(GOAL OF THE EXERCISE)
From the line with "to the skin" to the line with "if empty is", both lines included, set down exactly those lines, please, and no others.

(DATASET RECORDS)
——————————

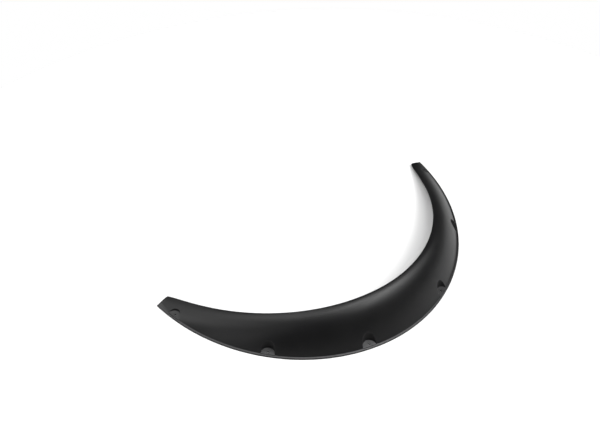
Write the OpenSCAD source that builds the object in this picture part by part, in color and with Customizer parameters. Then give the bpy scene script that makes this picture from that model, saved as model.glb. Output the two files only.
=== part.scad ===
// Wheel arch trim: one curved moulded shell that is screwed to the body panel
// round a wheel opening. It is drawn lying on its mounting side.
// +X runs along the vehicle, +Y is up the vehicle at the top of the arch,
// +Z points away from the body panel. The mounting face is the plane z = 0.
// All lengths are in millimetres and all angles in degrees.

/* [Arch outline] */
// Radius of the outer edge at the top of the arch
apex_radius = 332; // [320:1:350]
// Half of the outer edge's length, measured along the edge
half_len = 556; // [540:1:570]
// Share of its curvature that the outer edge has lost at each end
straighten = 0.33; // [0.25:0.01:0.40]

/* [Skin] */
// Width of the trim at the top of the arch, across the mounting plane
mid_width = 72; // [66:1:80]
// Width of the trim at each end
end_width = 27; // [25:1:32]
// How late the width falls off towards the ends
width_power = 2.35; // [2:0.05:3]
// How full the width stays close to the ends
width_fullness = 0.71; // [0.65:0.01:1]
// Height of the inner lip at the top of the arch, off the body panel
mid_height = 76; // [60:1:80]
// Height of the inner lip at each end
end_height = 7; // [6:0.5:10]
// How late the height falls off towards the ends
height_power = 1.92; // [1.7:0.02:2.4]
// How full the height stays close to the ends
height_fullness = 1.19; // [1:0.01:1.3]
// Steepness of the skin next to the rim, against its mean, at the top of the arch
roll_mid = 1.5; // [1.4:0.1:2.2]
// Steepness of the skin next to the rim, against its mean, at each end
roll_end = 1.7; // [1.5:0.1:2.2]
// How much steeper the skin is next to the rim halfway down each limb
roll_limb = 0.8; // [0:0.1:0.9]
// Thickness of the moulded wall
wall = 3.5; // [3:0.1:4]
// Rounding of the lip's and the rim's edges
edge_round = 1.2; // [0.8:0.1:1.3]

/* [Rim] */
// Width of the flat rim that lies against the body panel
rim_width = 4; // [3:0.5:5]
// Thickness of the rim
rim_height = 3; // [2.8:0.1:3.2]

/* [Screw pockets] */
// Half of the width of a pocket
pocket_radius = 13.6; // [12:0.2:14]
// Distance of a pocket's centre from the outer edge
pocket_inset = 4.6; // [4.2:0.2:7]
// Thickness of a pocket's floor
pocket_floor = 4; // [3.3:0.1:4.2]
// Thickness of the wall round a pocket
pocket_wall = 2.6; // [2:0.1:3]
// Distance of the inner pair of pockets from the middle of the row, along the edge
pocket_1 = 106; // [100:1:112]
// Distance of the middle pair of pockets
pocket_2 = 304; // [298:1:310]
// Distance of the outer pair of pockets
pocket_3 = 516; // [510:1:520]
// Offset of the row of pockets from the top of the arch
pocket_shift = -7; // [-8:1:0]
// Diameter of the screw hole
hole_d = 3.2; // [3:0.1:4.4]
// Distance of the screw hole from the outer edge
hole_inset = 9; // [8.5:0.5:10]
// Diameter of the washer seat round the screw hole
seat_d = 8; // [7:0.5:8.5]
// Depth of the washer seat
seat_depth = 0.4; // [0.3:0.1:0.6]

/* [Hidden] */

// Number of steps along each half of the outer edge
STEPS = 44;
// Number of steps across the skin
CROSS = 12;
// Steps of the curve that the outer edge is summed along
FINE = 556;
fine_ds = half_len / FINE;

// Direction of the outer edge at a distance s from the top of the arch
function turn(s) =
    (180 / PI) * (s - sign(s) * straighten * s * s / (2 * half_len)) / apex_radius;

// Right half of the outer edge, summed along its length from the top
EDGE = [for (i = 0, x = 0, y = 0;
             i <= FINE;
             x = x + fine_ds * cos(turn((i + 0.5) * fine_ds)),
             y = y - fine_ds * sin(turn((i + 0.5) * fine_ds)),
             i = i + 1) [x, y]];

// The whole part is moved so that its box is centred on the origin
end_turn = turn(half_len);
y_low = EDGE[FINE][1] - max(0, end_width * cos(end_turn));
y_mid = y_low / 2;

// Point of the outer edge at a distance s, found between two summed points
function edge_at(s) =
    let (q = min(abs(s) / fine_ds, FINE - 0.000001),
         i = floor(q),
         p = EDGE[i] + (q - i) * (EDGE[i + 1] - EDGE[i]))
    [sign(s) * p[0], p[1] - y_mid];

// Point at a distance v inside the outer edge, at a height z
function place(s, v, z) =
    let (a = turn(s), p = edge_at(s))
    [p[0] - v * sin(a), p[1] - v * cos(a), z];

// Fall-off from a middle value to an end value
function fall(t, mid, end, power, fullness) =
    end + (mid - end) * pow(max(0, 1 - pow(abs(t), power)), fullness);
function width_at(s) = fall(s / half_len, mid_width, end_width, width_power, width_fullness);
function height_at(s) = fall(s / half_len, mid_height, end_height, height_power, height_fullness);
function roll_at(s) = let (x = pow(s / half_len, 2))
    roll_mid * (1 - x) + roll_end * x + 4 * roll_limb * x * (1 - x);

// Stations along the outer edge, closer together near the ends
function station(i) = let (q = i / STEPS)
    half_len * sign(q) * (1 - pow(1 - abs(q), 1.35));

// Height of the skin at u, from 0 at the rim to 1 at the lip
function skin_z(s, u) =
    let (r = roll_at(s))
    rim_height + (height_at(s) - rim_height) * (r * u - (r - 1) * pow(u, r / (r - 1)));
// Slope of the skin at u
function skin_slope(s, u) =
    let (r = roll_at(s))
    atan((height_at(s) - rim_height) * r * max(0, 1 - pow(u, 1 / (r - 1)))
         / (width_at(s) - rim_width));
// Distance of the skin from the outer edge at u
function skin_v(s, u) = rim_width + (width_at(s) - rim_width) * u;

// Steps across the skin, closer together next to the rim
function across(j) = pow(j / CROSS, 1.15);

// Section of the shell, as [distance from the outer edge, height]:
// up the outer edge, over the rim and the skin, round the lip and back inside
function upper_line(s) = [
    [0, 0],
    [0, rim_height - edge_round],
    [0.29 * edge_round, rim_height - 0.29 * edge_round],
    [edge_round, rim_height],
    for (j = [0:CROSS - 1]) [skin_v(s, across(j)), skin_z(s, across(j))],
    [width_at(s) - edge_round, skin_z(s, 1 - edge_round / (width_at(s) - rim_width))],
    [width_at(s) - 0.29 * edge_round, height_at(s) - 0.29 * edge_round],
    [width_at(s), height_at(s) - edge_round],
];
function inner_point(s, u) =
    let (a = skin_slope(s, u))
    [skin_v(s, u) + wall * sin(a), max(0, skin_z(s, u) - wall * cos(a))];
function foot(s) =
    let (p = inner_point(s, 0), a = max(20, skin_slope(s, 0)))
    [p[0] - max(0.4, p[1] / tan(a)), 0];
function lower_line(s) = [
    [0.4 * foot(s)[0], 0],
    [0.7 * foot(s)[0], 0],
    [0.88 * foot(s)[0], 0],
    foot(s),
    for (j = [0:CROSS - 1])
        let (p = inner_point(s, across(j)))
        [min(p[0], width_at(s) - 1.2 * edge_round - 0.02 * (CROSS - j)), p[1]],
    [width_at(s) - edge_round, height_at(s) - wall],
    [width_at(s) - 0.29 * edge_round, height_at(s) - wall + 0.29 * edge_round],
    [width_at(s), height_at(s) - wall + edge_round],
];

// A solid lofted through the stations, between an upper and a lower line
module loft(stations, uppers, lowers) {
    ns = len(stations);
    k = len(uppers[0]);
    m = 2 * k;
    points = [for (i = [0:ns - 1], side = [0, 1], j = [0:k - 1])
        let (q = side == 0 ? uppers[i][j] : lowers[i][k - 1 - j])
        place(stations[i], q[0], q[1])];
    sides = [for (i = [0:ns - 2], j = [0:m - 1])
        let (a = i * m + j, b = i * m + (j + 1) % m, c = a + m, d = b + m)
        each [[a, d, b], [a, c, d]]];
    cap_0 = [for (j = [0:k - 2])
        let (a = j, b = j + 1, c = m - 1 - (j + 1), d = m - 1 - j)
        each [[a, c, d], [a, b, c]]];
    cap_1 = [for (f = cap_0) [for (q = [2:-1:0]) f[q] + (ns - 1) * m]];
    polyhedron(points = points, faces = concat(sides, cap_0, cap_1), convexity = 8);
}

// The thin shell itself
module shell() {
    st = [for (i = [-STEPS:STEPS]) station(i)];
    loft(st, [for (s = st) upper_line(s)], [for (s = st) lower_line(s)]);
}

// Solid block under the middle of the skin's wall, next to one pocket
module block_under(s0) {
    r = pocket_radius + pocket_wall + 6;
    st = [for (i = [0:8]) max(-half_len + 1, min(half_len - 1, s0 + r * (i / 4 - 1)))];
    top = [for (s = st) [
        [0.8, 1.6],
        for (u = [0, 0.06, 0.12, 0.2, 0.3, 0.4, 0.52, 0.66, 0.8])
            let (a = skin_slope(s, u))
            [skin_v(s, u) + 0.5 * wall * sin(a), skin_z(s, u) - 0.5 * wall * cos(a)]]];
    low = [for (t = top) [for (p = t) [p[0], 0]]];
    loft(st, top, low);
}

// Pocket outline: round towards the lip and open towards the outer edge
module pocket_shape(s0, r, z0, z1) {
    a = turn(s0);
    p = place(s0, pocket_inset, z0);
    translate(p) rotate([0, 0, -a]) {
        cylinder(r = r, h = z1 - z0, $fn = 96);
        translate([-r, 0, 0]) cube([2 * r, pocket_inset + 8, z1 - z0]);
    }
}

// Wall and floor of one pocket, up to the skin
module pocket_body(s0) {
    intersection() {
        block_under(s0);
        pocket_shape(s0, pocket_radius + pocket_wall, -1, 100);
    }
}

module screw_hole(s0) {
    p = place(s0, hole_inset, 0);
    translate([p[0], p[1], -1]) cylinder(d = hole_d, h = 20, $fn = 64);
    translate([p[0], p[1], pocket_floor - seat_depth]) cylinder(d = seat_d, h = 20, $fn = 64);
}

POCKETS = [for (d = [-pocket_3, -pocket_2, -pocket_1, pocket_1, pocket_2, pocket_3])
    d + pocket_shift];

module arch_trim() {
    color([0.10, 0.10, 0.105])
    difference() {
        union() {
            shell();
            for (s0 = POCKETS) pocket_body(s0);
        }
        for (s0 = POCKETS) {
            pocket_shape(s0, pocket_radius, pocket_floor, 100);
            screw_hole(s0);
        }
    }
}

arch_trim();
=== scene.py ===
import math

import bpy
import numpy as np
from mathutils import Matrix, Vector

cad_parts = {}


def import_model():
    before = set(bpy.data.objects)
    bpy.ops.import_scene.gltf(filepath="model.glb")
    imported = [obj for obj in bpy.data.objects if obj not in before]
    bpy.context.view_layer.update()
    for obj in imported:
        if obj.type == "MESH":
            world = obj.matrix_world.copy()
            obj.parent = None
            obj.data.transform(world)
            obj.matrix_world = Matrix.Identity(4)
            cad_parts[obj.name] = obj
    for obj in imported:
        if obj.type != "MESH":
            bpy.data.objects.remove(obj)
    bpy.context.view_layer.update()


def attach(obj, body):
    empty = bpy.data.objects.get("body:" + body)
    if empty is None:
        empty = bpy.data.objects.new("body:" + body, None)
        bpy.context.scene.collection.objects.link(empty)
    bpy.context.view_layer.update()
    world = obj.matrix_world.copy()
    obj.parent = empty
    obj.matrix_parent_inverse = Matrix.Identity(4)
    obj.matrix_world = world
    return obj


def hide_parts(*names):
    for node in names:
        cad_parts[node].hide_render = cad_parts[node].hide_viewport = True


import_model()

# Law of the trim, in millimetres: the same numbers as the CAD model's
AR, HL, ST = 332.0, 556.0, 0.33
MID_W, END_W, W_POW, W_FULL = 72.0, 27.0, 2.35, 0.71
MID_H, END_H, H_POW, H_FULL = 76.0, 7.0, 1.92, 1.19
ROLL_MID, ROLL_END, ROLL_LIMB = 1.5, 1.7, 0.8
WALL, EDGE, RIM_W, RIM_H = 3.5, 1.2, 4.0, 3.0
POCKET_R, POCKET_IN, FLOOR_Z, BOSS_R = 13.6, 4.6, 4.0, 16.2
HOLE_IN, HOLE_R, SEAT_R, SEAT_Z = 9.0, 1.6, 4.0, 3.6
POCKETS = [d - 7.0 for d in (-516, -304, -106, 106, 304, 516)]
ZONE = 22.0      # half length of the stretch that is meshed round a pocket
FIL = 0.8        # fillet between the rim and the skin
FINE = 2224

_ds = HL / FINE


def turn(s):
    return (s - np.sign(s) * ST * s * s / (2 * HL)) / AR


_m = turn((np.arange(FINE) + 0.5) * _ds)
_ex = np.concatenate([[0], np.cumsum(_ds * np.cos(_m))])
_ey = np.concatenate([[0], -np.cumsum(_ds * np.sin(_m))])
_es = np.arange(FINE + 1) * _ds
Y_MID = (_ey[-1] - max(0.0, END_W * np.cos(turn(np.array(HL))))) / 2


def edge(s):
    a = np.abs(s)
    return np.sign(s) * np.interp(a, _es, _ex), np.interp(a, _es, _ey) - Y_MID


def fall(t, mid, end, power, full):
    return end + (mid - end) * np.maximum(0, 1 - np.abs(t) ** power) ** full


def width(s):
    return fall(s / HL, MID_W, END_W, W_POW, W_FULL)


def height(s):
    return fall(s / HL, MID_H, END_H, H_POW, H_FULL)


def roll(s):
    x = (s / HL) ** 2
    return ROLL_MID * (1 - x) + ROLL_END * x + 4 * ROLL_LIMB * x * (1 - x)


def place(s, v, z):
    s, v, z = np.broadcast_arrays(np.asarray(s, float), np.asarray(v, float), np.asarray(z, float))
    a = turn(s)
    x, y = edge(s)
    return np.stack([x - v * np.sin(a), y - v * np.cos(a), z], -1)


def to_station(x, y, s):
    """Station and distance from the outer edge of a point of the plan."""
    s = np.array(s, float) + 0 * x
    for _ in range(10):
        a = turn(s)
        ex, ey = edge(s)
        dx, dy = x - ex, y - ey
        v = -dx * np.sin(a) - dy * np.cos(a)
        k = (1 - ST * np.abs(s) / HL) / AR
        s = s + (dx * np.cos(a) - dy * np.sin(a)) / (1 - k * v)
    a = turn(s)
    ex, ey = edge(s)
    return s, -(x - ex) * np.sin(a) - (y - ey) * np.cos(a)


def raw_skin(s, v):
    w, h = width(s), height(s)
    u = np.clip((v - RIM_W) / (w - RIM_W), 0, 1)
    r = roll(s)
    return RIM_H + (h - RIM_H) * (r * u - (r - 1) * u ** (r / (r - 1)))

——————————

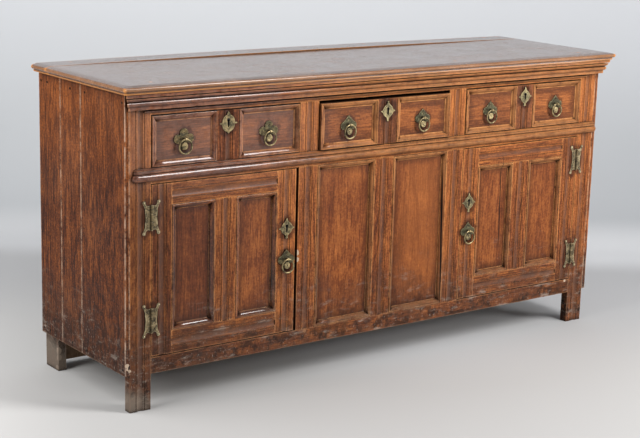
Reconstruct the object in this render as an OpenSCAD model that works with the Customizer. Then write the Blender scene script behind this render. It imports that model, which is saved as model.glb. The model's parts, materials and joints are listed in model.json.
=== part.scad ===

——————————

(EXERCISE SOLUTION)
// Wall and floor of one pocket, up to the skin
module pocket_body(s0) {
    intersection() {
        block_under(s0);
        pocket_shape(s0, pocket_radius + pocket_wall, -1, 100);
    }
}

module screw_hole(s0) {
    p = place(s0, hole_inset, 0);
    translate([p[0], p[1], -1]) cylinder(d = hole_d, h = 20, $fn = 64);
    translate([p[0], p[1], pocket_floor - seat_depth]) cylinder(d = seat_d, h = 20, $fn = 64);
}

POCKETS = [for (d = [-pocket_3, -pocket_2, -pocket_1, pocket_1, pocket_2, pocket_3])
    d + pocket_shift];

module arch_trim() {
    color([0.10, 0.10, 0.105])
    difference() {
        union() {
            shell();
            for (s0 = POCKETS) pocket_body(s0);
        }
        for (s0 = POCKETS) {
            pocket_shape(s0, pocket_radius, pocket_floor, 100);
            screw_hole(s0);
        }
    }
}

arch_trim();
=== scene.py ===
import math

import bpy
import numpy as np
from mathutils import Matrix, Vector

cad_parts = {}


def import_model():
    before = set(bpy.data.objects)
    bpy.ops.import_scene.gltf(filepath="model.glb")
    imported = [obj for obj in bpy.data.objects if obj not in before]
    bpy.context.view_layer.update()
    for obj in imported:
        if obj.type == "MESH":
            world = obj.matrix_world.copy()
            obj.parent = None
            obj.data.transform(world)
            obj.matrix_world = Matrix.Identity(4)
            cad_parts[obj.name] = obj
    for obj in imported:
        if obj.type != "MESH":
            bpy.data.objects.remove(obj)
    bpy.context.view_layer.update()


def attach(obj, body):
    empty = bpy.data.objects.get("body:" + body)
    if empty is None:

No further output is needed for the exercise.